SULAIMANI (ESTA) — Oil prices tumbled more than $5 on Monday as fears over weaker fuel demand in China grew after financial hub Shanghai launched a two-stage lockdown to contain a surge in COVID-19 infections.
Brent crude futures slid as low as $115.32 a barrel and were trading down $4.37 at $116.3 at 0753 GMT.
U.S. West Texas Intermediate (WTI) crude futures hit a low of $108.28 a barrel, and were down $4.44 at $109.5.
Both benchmark contracts rose 1.4% on Friday, notching their first weekly gains in three weeks, with Brent surging 11.8% and WTI climbing 8.8%.
“Shanghai’s lockdown prompted a fresh sell-off from disappointed investors as they expected such a lockdown would be avoided,” Reuters quoted Kazuhiko Saito, chief analyst at Fujitomi Securities as saying.
Shanghai launched a two-stage lockdown of the city of 26 million people on Monday, closing bridges and tunnels, and restricting highway traffic to contain surging local COVID-19 cases.

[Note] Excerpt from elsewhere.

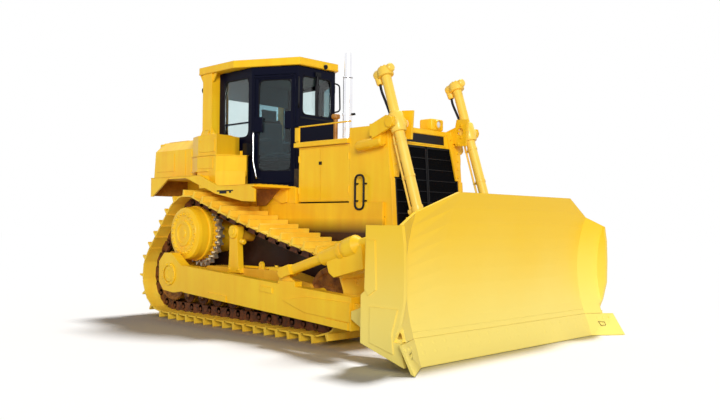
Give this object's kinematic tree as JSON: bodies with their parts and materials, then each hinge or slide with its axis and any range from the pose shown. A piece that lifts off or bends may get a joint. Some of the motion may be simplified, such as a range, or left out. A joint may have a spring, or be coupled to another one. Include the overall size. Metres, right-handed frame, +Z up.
{
  "type": "bulldozer",
  "caption": "Track-type bulldozer with elevated sprockets, a semi-U blade on push arms, a tilt cylinder, two lift cylinders and an enclosed cab with a roll-over canopy.",
  "frame": {"origin": "bottom centre of the bounding box, on the ground", "axes": "+X forward towards the blade, +Y to the machine's left side, +Z up"},
  "size_m": [6.088, 3.956, 3.551],
  "materials": {
    "track_shoe": "worn",
    "yellow_paint": "satin",
    "engine": "matte",
    "bright_steel": "polished",
    "black_paint": "matte",
    "cab_paint": "satin",
    "glass": "gloss",
    "seat_cover": "matte"
  },
  "bodies": {
    "chassis": {"track_left": "track_shoe", "track_right": "track_shoe", "track_frame_left": "yellow_paint", "track_frame_right": "yellow_paint", "final_drive_left": "yellow_paint", "final_drive_right": "yellow_paint", "main_frame": "yellow_paint", "drawbar": "yellow_paint", "engine_block": "engine", "radiator_guard": "yellow_paint", "grille_door_left": "black_paint", "grille_door_right": "black_paint", "hood": "yellow_paint", "exhaust_stack": "bright_steel", "cab_frame": "cab_paint", "side_glass_left": "glass", "side_glass_right": "glass", "windscreen": "glass", "rear_glass": "glass", "rops_canopy": "yellow_paint", "operator_seat": "seat_cover", "control_console": "cab_paint", "hydraulic_tank_right": "yellow_paint", "battery_box_left": "yellow_paint", "fuel_tank": "yellow_paint", "fender_left": "yellow_paint", "fender_right": "yellow_paint"},
    "trunnion_caps": {"trunnion_cap_left": "yellow_paint", "trunnion_cap_right": "yellow_paint"},
    "blade": {"blade": "yellow_paint", "cutting_edge": "yellow_paint", "end_bit_left": "yellow_paint", "end_bit_right": "yellow_paint", "brace_left": "yellow_paint"},
    "push_arm_left": {"push_arm_left": "yellow_paint"},
    "push_arm_right": {"push_arm_right": "yellow_paint"},
    "tilt_barrel": {"tilt_cylinder_barrel": "yellow_paint"},
    "tilt_rod": {"tilt_cylinder_rod": "yellow_paint"},
    "lift_barrel_left": {"lift_cylinder_barrel_left": "yellow_paint"},
    "lift_barrel_right": {"lift_cylinder_barrel_right": "yellow_paint"},
    "lift_rod_left": {"lift_cylinder_rod_left": "bright_steel"},
    "lift_rod_right": {"lift_cylinder_rod_right": "bright_steel"},
    "cab_door_left": {"cab_door_left": "cab_paint", "door_glass_left": "glass"},
    "cab_door_right": {"cab_door_right": "cab_paint", "door_glass_right": "glass"},
    "engine_door_rear_left": {"engine_door_rear_left": "yellow_paint"},
    "engine_door_rear_right": {"engine_door_rear_right": "yellow_paint"},
    "engine_door_front_left": {"engine_door_front_left": "yellow_paint"},
    "engine_door_front_right": {"engine_door_front_right": "yellow_paint"}
  },
  "joints": [
    {"name": "blade_lift", "type": "hinge", "parent": "chassis", "child": "trunnion_caps", "pos_m": [-1.644, 0, 0.64], "axis": [0, -1, 0], "range_deg": [-7.5, 15.7]},
    {"name": "blade_tilt", "type": "hinge", "parent": "trunnion_caps", "child": "blade", "pos_m": [1.896, 0, 0.4], "axis": [0.9227, -0.3805, -0.0626], "range_deg": [-6.5, 6.5]},
    {"name": "push_arm_left_tilt", "type": "hinge", "parent": "trunnion_caps", "child": "push_arm_left", "pos_m": [-1.644, 1.46, 0.64], "axis": [0, 1, 0], "range_deg": [-2.5, 2.5]},
    {"name": "push_arm_right_tilt", "type": "hinge", "parent": "trunnion_caps", "child": "push_arm_right", "pos_m": [-1.644, -1.46, 0.64], "axis": [0, 1, 0], "range_deg": [-2.5, 2.5]},
    {"name": "tilt_cylinder_pivot", "type": "hinge", "parent": "blade", "child": "tilt_barrel", "pos_m": [2.256, -1.5, 1.24], "axis": [0, 1, 0], "range_deg": [-3.4, 3.4]},
    {"name": "tilt_cylinder_stroke", "type": "slide", "parent": "tilt_barrel", "child": "tilt_rod", "axis": [-0.9577, 0, -0.2879], "range_m": [-0.07, 0.07]},
    {"name": "lift_cylinder_pivot_left", "type": "hinge", "parent": "chassis", "child": "lift_barrel_left", "pos_m": [1.621, 0.658, 2.47], "axis": [0, -1, 0], "range_deg": [-5.4, 11.2]},
    {"name": "lift_cylinder_stroke_left", "type": "slide", "parent": "lift_barrel_left", "child": "lift_rod_left", "axis": [0.3054, 0, -0.9522], "range_m": [-1.02, 0.49]},
    {"name": "lift_cylinder_pivot_right", "type": "hinge", "parent": "chassis", "child": "lift_barrel_right", "pos_m": [1.621, -0.658, 2.47], "axis": [0, -1, 0], "range_deg": [-5.4, 11.2]},
    {"name": "lift_cylinder_stroke_right", "type": "slide", "parent": "lift_barrel_right", "child": "lift_rod_right", "axis": [0.3054, 0, -0.9522], "range_m": [-1.02, 0.49]},
    {"name": "cab_door_left_hinge", "type": "hinge", "parent": "chassis", "child": "cab_door_left", "pos_m": [-0.4811, 0.3548, 2.59], "axis": [0, 0, -1], "range_deg": [0, 85]},
    {"name": "engine_door_rear_left_hinge", "type": "hinge", "parent": "chassis", "child": "engine_door_rear_left", "pos_m": [-0.042, 0.66, 1.95], "axis": [0, 0, 1], "range_deg": [0, 90]},
    {"name": "engine_door_front_left_hinge", "type": "hinge", "parent": "chassis", "child": "engine_door_front_left", "pos_m": [0.862, 0.66, 1.95], "axis": [0, 0, -1], "range_deg": [0, 90]},
    {"name": "cab_door_right_hinge", "type": "hinge", "parent": "chassis", "child": "cab_door_right", "pos_m": [-0.4811, -0.3548, 2.59], "axis": [0, 0, 1], "range_deg": [0, 85]},
    {"name": "engine_door_rear_right_hinge", "type": "hinge", "parent": "chassis", "child": "engine_door_rear_right", "pos_m": [-0.042, -0.66, 1.95], "axis": [0, 0, -1], "range_deg": [0, 90]},
    {"name": "engine_door_front_right_hinge", "type": "hinge", "parent": "chassis", "child": "engine_door_front_right", "pos_m": [0.862, -0.66, 1.95], "axis": [0, 0, 1], "range_deg": [0, 90]}
  ],
  "couplings": [
    {"joint": "push_arm_right_tilt", "follows": "blade_tilt", "ratio": 0.38053},
    {"joint": "push_arm_left_tilt", "follows": "blade_tilt", "ratio": -0.38053},
    {"joint": "tilt_cylinder_pivot", "follows": "blade_tilt", "ratio": 0.504},
    {"joint": "tilt_cylinder_stroke", "follows": "blade_tilt", "m_per_rad": -0.547},
    {"joint": "lift_cylinder_pivot_left", "follows": "blade_lift", "ratio": 0.70633},
    {"joint": "lift_cylinder_stroke_left", "follows": "blade_lift", "m_per_rad": -3.7028},
    {"joint": "lift_cylinder_pivot_right", "follows": "blade_lift", "ratio": 0.70633},
    {"joint": "lift_cylinder_stroke_right", "follows": "blade_lift", "m_per_rad": -3.7028}
  ]
}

Saito also said the bullish reaction to a missile attack by Yemen’s Houthis on a Saudi oil distribution facility had ran its course on Friday, according to Reuters.
But he expected the oil market to turn bullish when the Organization of the Petroleum Exporting Countries (OPEC) and allies, known as OPEC+, meet on Thursday, as the group was “less likely to raise oil output at a faster pace than in recent months”.